— Set problem —
Set the following entries down again exactly, line by line.

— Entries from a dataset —
* * *
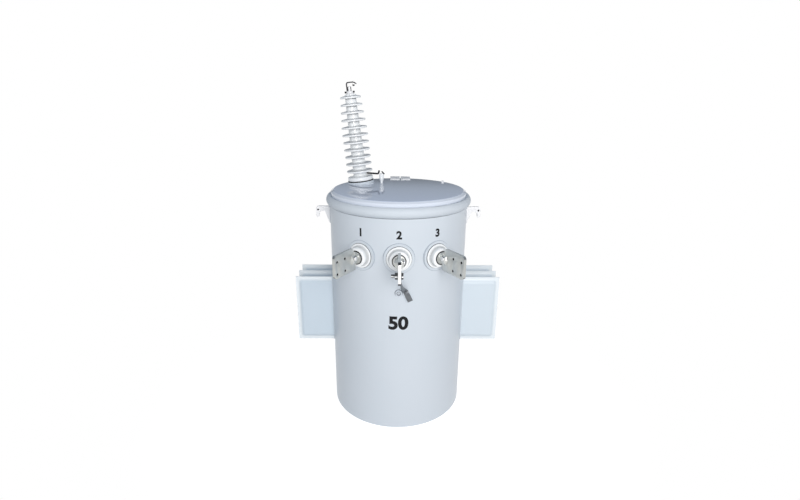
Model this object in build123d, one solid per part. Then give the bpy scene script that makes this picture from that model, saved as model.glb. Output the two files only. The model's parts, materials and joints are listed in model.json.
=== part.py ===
from build123d import *
import math
import os

# Single-phase pole-type distribution transformer, standing on its own tank skirt.
# Frame: the origin is the centre of the skirt's foot, +Z goes up the tank axis, the low-voltage
# bushings face -Y, the pole brackets face +Y and the cooling fins stand out along +X and -X.
# Every length is in millimetres.

# ---- Driving dimensions ----------------------------------------------------------------------
TANK_RADIUS = 275.0          # outside of the tank wall
WALL = 4.0                   # tank sheet
LID_TOP = 927.0              # flat top of the pressed lid
LID_SHEET = 3.0
SEAT_GAP = 0.3               # air between curved faces that bear on each other
SINK = 15.0                  # welded pieces are drawn this far into the wall before trimming
OVERCUT = 1.0                # cutting tools run this far past a face

BOTTOM_RECESS = 12.0         # the bottom plate sits this far up inside the skirt
BOTTOM_PLATE = 6.0

JOINT_DROP = 38.0            # from the lid's top down to the middle of the lid joint
GASKET = 4.0
SHOULDER_INSET = 5.0         # the lid's raised centre is this much narrower than the tank
SHOULDER_RUN = 11.0          # the shoulder slopes this far in from its edge
SHOULDER_FALL = 7.0          # and falls this much on the way out
SHOULDER_CORNER = 3.5
BAND_SHEET = 3.0
BAND_BULGE = 22.0            # outside radius of the clamping band's rolled section
BAND_PROUD = 14.0            # the band stands out this much from the tank wall
BAND_UPPER = 56.0            # degrees: where the rolled section gives way to the curled edge
BAND_LOWER = 64.0            # degrees: where it ends below
BAND_CURL = 5.0              # outside radius of the upper edge, curled in towards the lid
BAND_CURL_TURN = 95.0        # degrees

SPLIT_X = 10.0               # the band's split, at the back of the tank
SPLIT_WIDTH = 5.0
LUG_WIDTH = 42.0             # band closing lugs, along the band
LUG_SHEET = 5.0
LUG_DROP = 20.0              # the lugs' foot, below the middle of the joint
LUG_EAR = 3.0                # thickness of the ear that holds the lid down
LUG_EAR_REACH = 214.0        # from the tank's axis to the ear's free end
LUG_LEG = 26.0               # how far the bolted leg stands out
BAND_BOLT_RISE = 14.0        # the bolt, above the middle of the joint
BAND_BOLT_OUT = 20.0         # the bolt's distance from the band
BAND_BOLT_EDGE = 18.0        # the bolted leg ends this far above and below the bolt
BOLT_CLEARANCE = 0.5
M12_RADIUS = 6.0
M12_HEX = 10.5               # to the corners of the head and the nut
M12_HEAD = 8.0
M12_NUT = 10.0
M12_THREAD = 18.0            # length of the shank beyond the far leg

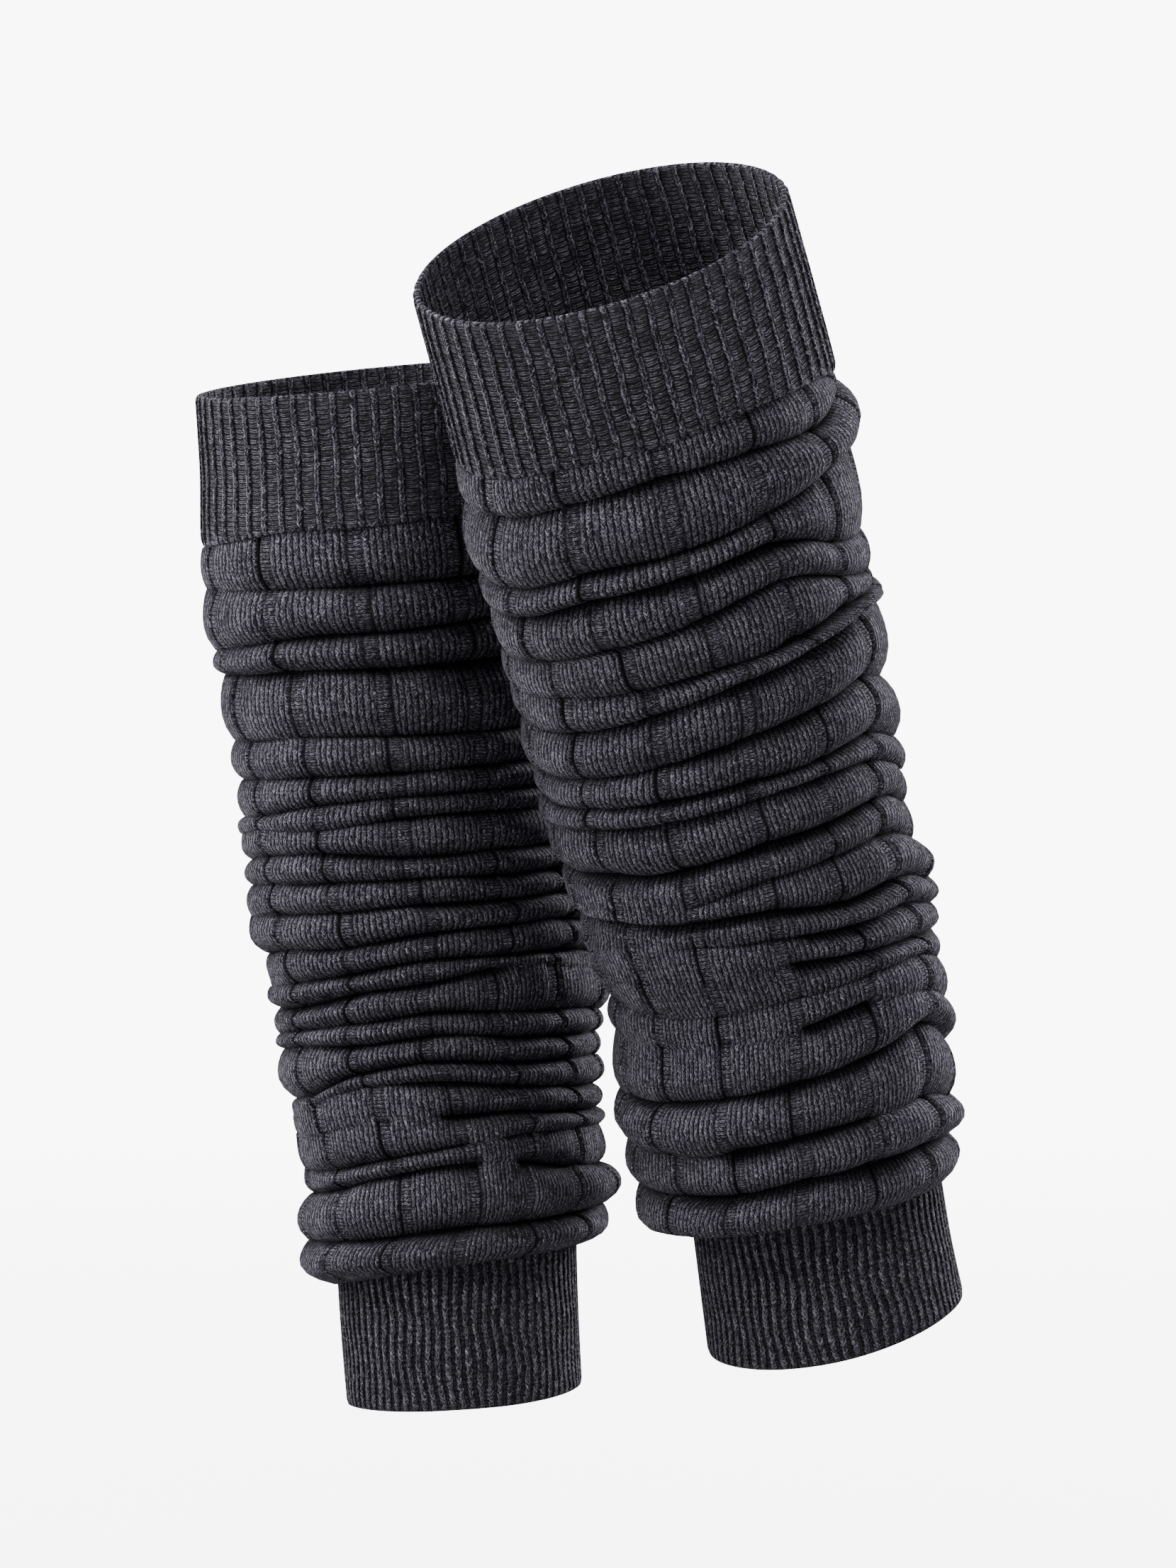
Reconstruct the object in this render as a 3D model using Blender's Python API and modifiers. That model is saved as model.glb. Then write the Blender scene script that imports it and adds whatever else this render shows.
* * *
— Exercise solution —
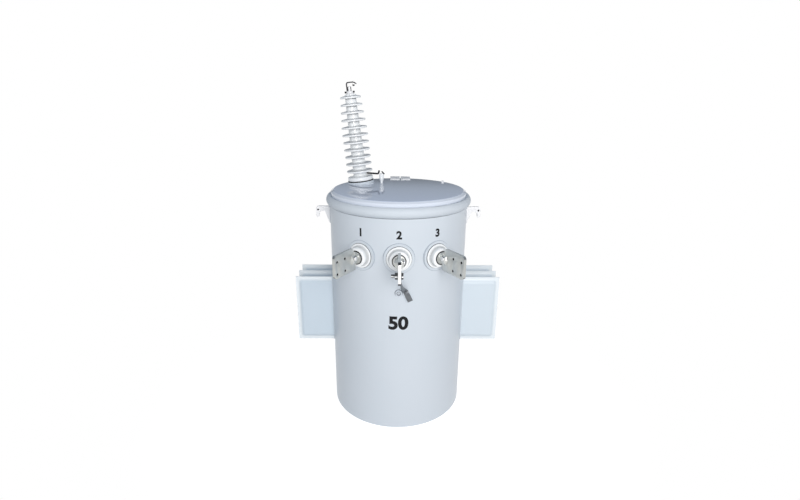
Model this object in build123d, one solid per part. Then give the bpy scene script that makes this picture from that model, saved as model.glb. Output the two files only. The model's parts, materials and joints are listed in model.json.
=== part.py ===
from build123d import *
import math
import os

# Single-phase pole-type distribution transformer, standing on its own tank skirt.
# Frame: the origin is the centre of the skirt's foot, +Z goes up the tank axis, the low-voltage
# bushings face -Y, the pole brackets face +Y and the cooling fins stand out along +X and -X.
# Every length is in millimetres.

# ---- Driving dimensions ----------------------------------------------------------------------
TANK_RADIUS = 275.0          # outside of the tank wall
WALL = 4.0                   # tank sheet
LID_TOP = 927.0              # flat top of the pressed lid
LID_SHEET = 3.0
SEAT_GAP = 0.3               # air between curved faces that bear on each other
SINK = 15.0                  # welded pieces are drawn this far into the wall before trimming
OVERCUT = 1.0                # cutting tools run this far past a face

BOTTOM_RECESS = 12.0         # the bottom plate sits this far up inside the skirt
BOTTOM_PLATE = 6.0

JOINT_DROP = 38.0            # from the lid's top down to the middle of the lid joint
GASKET = 4.0
SHOULDER_INSET = 5.0         # the lid's raised centre is this much narrower than the tank
SHOULDER_RUN = 11.0          # the shoulder slopes this far in from its edge
SHOULDER_FALL = 7.0          # and falls this much on the way out
SHOULDER_CORNER = 3.5
BAND_SHEET = 3.0
BAND_BULGE = 22.0            # outside radius of the clamping band's rolled section
BAND_PROUD = 14.0            # the band stands out this much from the tank wall
BAND_UPPER = 56.0            # degrees: where the rolled section gives way to the curled edge
BAND_LOWER = 64.0            # degrees: where it ends below
BAND_CURL = 5.0              # outside radius of the upper edge, curled in towards the lid
BAND_CURL_TURN = 95.0        # degrees

SPLIT_X = 10.0               # the band's split, at the back of the tank
SPLIT_WIDTH = 5.0
LUG_WIDTH = 42.0             # band closing lugs, along the band
LUG_SHEET = 5.0
LUG_DROP = 20.0              # the lugs' foot, below the middle of the joint
LUG_EAR = 3.0                # thickness of the ear that holds the lid down
LUG_EAR_REACH = 214.0        # from the tank's axis to the ear's free end
LUG_LEG = 26.0               # how far the bolted leg stands out
BAND_BOLT_RISE = 14.0        # the bolt, above the middle of the joint
BAND_BOLT_OUT = 20.0         # the bolt's distance from the band
BAND_BOLT_EDGE = 18.0        # the bolted leg ends this far above and below the bolt
BOLT_CLEARANCE = 0.5
M12_RADIUS = 6.0
M12_HEX = 10.5               # to the corners of the head and the nut
M12_HEAD = 8.0
M12_NUT = 10.0
M12_THREAD = 18.0            # length of the shank beyond the far leg

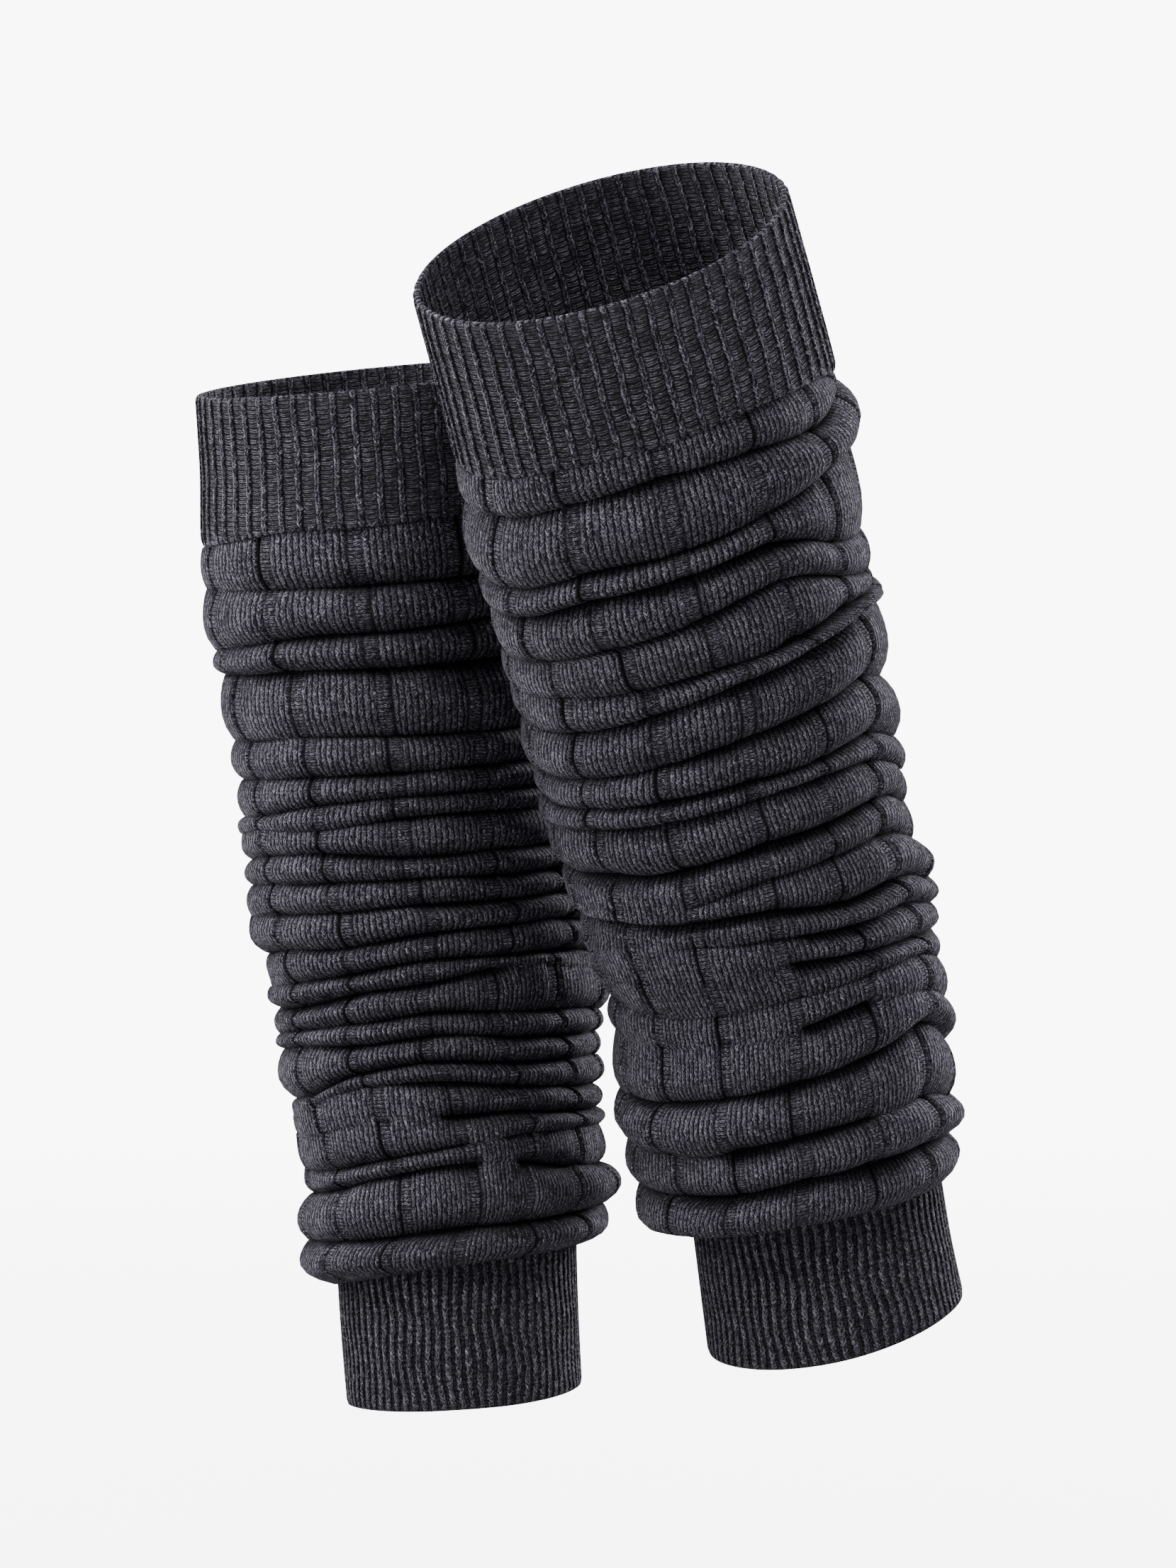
Reconstruct the object in this render as a 3D model using Blender's Python API and modifiers. That model is saved as model.glb. Then write the Blender scene script that imports it and adds whatever else this render shows.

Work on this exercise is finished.